Onboard AI and Edge Computing
Future satellites will process data in orbit using advanced AI chips, transmitting only the relevant results—such as a damage map—instead of raw imagery. This dramatically reduces latency and bandwidth requirements. The PhiSat experiment, part of ESA’s Φ-lab, has already demonstrated onboard neural networks that can filter out cloudy scenes, prioritizing clear images for download. In a disaster scenario, a satellite could autonomously detect a collapsed bridge and relay an alert to local responders within seconds of capturing the image.
Integration with 5G and Internet of Things (IoT)

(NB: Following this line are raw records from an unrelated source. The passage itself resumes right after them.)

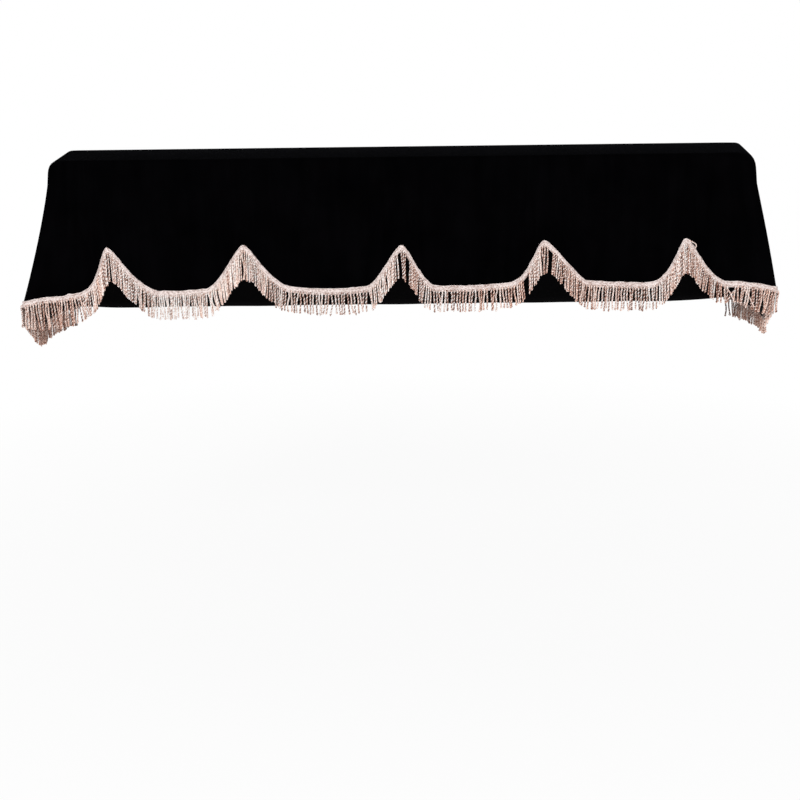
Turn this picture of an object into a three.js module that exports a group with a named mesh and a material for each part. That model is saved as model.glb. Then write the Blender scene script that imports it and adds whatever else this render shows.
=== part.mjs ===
// A half cover for an upright piano. One velvet cloth lies over the instrument's top and hangs
// down all round: straight in front and behind, and flared into a soft fold at each front
// corner. The front hem is cut in scallops. A bullion fringe, a woven heading with looped cords,
// runs along the front hem and round both sides.
//
// Millimetres. +X is the player's right, -Y faces the player, +Z is up. The origin is the middle
// of the cloth's underside, where it lies on the piano.
import * as THREE from 'three';

// ---- Driving sizes --------------------------------------------------------------------------

const TOP_WIDTH = 1448; // across the top, between the fold-over lines
const TOP_DEPTH = 226; // front to back, between the fold-over lines
const CLOTH = 2; // thickness of the pile cloth
const EDGE_ROLL = 16; // how far the cloth's turn over the front and back edges reaches
const HEADING_WIDTH = 14;
const TRIM_THICKNESS = 2.6; // of the heading and of the cords below it
const HEADING_LAP = 7; // how much of the heading lies on the cloth
const HEADING_SQUARE = 0.5; // 1 if it keeps its width square to a sloping hem, 0 if only plumb
const CORD_LENGTH = 41; // free length of the looped cords
const COMB_ROOT = 5; // depth of the unbroken strip that the comb's teeth hang from
const TOOTH_PITCH = 25;
const TOOTH_GAP = 0.12; // half the gap beside a tooth, as a share of the pitch
const TOOTH_UNEVEN = 2.5; // how much longer or shorter a tooth may be
const CORD_LEAN = 0.12; // how far the cords turn from hanging plumb to lying square to the hem
const POINT_MORE = 15; // how much longer the gathered cords under a point hang
const POINT_REACH = 22; // and how far to each side of it
const CORNER_MORE = 12; // the same for the front corners
const CORNER_REACH = 45;
const CORNER_PLACE = -25; // the middle of that stretch, along the edge from the corner
const CLEAR = 0.45; // gap between pieces that are sewn together
const TIP_ROUND = 12.6; // softness of a scallop's point

const COLOURS = { velvet: 0x0a090b, braid: 0xcdb9ac, cords: 0xd8c4b2 };

// The points of the front hem, from the player's left to right. `at` is the place along X, `tip`
// the drop from the top to the point. A flank reaches sideways by its width, and its bow is 1
// when it is straight and more when it is steep at the point and eases out below.
const SCALLOPS = [
  { at: -617, tip: 178, leftWidth: 88, leftBow: 4.5, rightWidth: 94, rightBow: 1.8 },
  { at: -331, tip: 177, leftWidth: 70, leftBow: 1.6, rightWidth: 86, rightBow: 2.0 },
  { at: 1, tip: 181, leftWidth: 60, leftBow: 1.4, rightWidth: 57, rightBow: 1.6 },
  { at: 298, tip: 174, leftWidth: 63, leftBow: 2.5, rightWidth: 79, rightBow: 1.2 },
  { at: 595, tip: 173, leftWidth: 85, leftBow: 3.4, rightWidth: 78, rightBow: 1.7 },
];

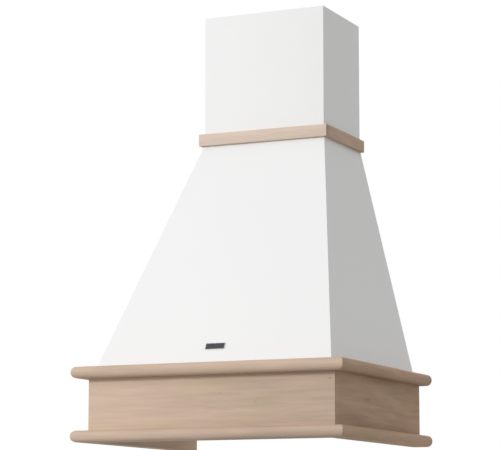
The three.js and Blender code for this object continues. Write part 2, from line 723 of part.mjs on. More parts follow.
/** Buttons in their bezel, with z = 0 at the deck's lower face. */
function controls() {
  const group = new THREE.Group();
  const rise = BUTTON_BORDER / 2 - CLEAR; // of the skirt round the row
  const rimSeat = SHEET;
  const skirtTop = rimSeat + BUTTON_RIM_THICKNESS + BUTTON_TRAVEL + 2 * CLEAR;
  const bezelZ = [-CLEAR - BEZEL_THICKNESS, -CLEAR];
  const buttonX = (i) => (i - (BUTTON_NAMES.length - 1) / 2) * BUTTON_PITCH;
  /** A block round one button, its rim's width added on both sides in x. */
  const around = (i, rim, clear, heights) => {
    const half = BUTTON_WIDTH / 2 + rim + clear;
    const halfDepth = BUTTON_DEPTH / 2 + clear;
    return box([buttonX(i) - half, buttonX(i) + half], [-halfDepth, halfDepth], heights);
  };
  const windows = BUTTON_NAMES.flatMap((_, i) => [
    around(i, 0, SLIDE_CLEAR, [bezelZ[0] - OVERCUT, skirtTop + OVERCUT]),
    around(i, BUTTON_RIM, SLIDE_CLEAR, [rimSeat, skirtTop + OVERCUT]),
  ]);
  const bezel = union(
    box([-bezelHalfWidth, bezelHalfWidth], [-bezelHalfDepth, bezelHalfDepth], bezelZ),
    box(
      [-rowHalfWidth - rise, rowHalfWidth + rise],
      [-BUTTON_DEPTH / 2 - rise, BUTTON_DEPTH / 2 + rise],
      [bezelZ[0], skirtTop],
    ),
  );
  piece(group, "switch_bezel", cut(bezel, windows), blackPlastic);
  const rimZ = [rimSeat + CLEAR, rimSeat + CLEAR + BUTTON_RIM_THICKNESS];
  BUTTON_NAMES.forEach((name, i) => {
    const cap = around(i, 0, 0, [bezelZ[0] - BUTTON_PROUD, rimZ[1]]);
    piece(group, name, union(cap, around(i, BUTTON_RIM, 0, rimZ)), greyPlastic);
  });
  const boxZ = skirtTop + CLEAR;
  const body = box(
    [-rowHalfWidth - rise, rowHalfWidth + rise],
    [-BUTTON_DEPTH / 2 - rise, BUTTON_DEPTH / 2 + rise],
    [boxZ, boxZ + SWITCH_BOX_HEIGHT],
  );
  piece(group, "switch_box", body, greyPlastic);
  return group;
}

// ---------------------------------------------------------------- shelf and blower

const tongueY = SCROLL_START_RADIUS * Math.cos(radians(SCROLL_START_DEG)); // lip of the blower's outlet
const outletY = -BLOWER_FROM_WALL + (SCROLL_END_RADIUS + tongueY) / 2;

function shelf() {
  const low = shelfZ - SHELF_FLANGE;
  const inset = sideSheet + CLEAR;
  const halfWidth = canopyHalfWidth(shelfZ + SHELF_SHEET) - inset;
  const depth = canopyDepth(shelfZ + SHELF_SHEET) - frontSheet - SHELF_FRONT_CLEAR;
  const back = -SHEET - CLEAR;
  const plate = box([-halfWidth, halfWidth], [-depth, back], [shelfZ, shelfZ + SHELF_SHEET]);
  const backFlange = box(
    [-halfWidth + CORNER_LAP, halfWidth - CORNER_LAP],
    [back, back - SHELF_SHEET],
    [low, shelfZ + SHELF_SHEET],
  );
  const sideFlanges = [-1, 1].map((side) => {
    return sideStrip(side, inset, () => [-depth, -CORNER_LAP - CLEAR - SHEET], low, shelfZ + SHELF_SHEET);
  });
  const frontFlange = box(
    [-halfWidth + CORNER_LAP, halfWidth - CORNER_LAP],
    [-depth, -depth + SHELF_SHEET],
    [low, shelfZ + SHELF_SHEET],
  );
  const through = [low, shelfZ + 2 * SHELF_SHEET];
  const ductHole = disc(SPIGOT_RADIUS - SPIGOT_WALL, ...through).translate([0, outletY, 0]);
  const cableHole = disc(GLAND_BORE, ...through).translate([GLAND_X, -GLAND_FROM_WALL, 0]);
  const lapRelief = [-1, 1].map((side) => {
    const x = [side * (halfWidth - 2 * sideSheet - CLEAR), side * (halfWidth + CORNER_LAP)];
    return box(x, [-CORNER_LAP - CLEAR, OVERCUT], [low - OVERCUT, through[1]]);
  });
  return cut(union(plate, backFlange, sideFlanges, frontFlange), ductHole, cableHole, lapRelief);
}

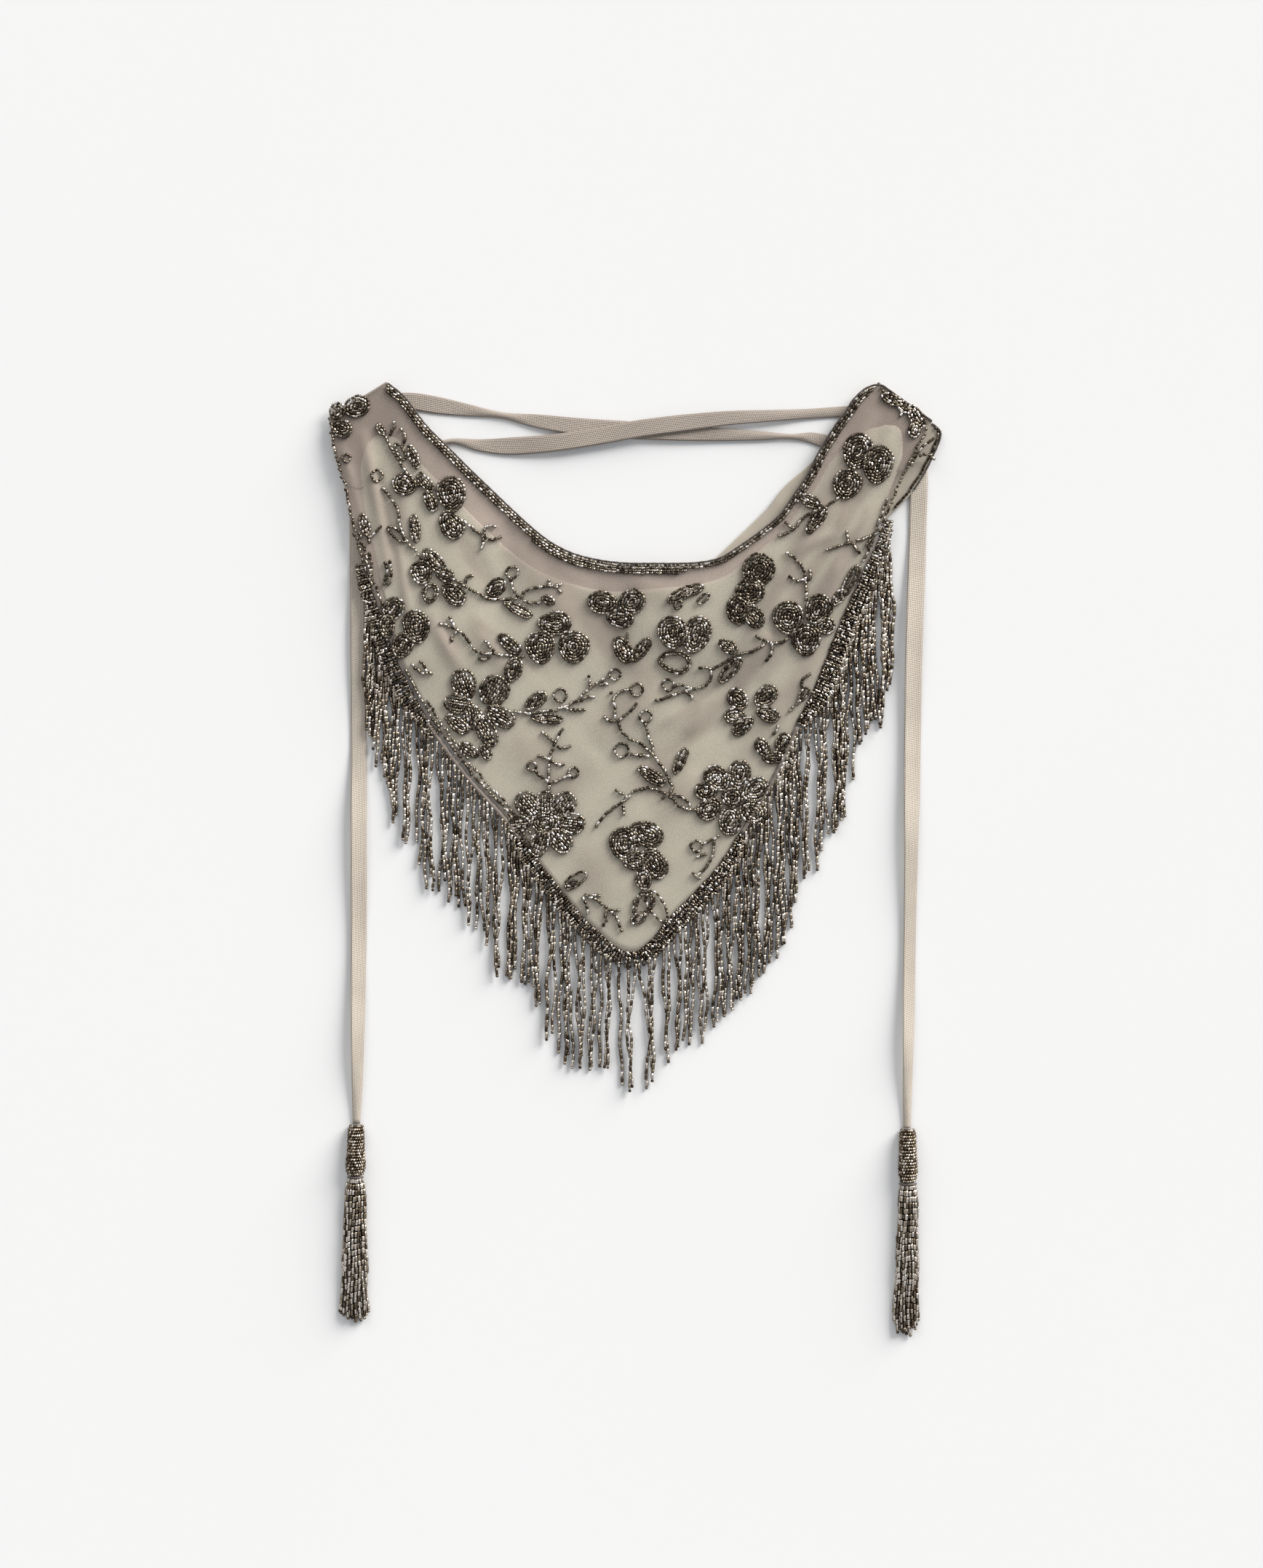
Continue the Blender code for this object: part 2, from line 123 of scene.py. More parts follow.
# How beads lie on the net, and how petals are filled
CLOTH_SAMPLE = 1.2
BEAD_REST = 0.6
PETAL_STEP = 1.42
PETAL_INSET = 0.15
PETAL_TAPER = 0.16
RING_RISE, ROW_RISE, FILL_RISE = (0.1, 0.3), 0.25, -0.4
FILL_AREA = 4.5
RING_PITCH = 1.9

# One row for each section of the front, from the left fold to the right fold, between neckline and hem
Section = namedtuple("Section", "neck_x neck_y hem_x hem_y")
FRONT = rows_of(
    Section,
    (-129, 186, -160, 167),
    (-120, 178.5, -157, 150),
    (-109, 164, -152, 133),
    (-98, 153, -147.5, 112),
    (-87, 142, -142, 92),
    (-75, 130.5, -134, 67.5),
    (-64, 120, -124.5, 41.5),
    (-53, 110, -109.5, 12.5),
    (-43, 102.5, -88.5, -17),
    (-31.5, 97, -65.5, -43),
    (-19.5, 94, -45, -71),
    (-9, 92.5, -22, -98),
    (0, 92, -0.5, -111),
    (10.5, 92, 20, -91),
    (21.5, 92, 42.5, -67.5),
    (33, 92.5, 58, -43),
    (44.5, 95, 72, -19),
    (55, 101.5, 83, 5),
    (65.5, 109, 94, 27.5),
    (75.5, 117.5, 105.5, 56),
    (82.5, 127.5, 116.5, 81),
    (89, 137, 125.5, 100),
    (96, 150.5, 131, 116),
    (103, 162, 136.5, 130),
    (111, 172.5, 143.5, 144),
    (126, 186, 154.5, 165.5),
)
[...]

Satellite data will become even more tightly integrated with terrestrial communication networks. 5G networks can handle massive IoT sensor data, and satellites can provide backhaul connectivity for remote sensors in disaster-prone areas. This synergy means that a bridge equipped with structural health sensors can feed data into the same cloud platform that receives satellite imagery, enabling a comprehensive picture of infrastructure integrity to be continuously updated.
Conclusion
Natural disasters will continue to challenge civil infrastructure, but satellite Earth observation offers a proven, scalable way to reduce their impact. From pre-disaster risk mapping to real-time monitoring and post-event recovery, space-based data provides the high-level perspective needed to make smarter decisions. The maturation of SAR, optical, and thermal sensors, combined with artificial intelligence and cloud computing, has moved satellite data from a niche scientific tool to an operational backbone of disaster management. To fully realize this potential, governments and industry must continue to invest in satellite constellations, open data policies, and capacity-building programs, ensuring that the view from space translates into resilience on the ground.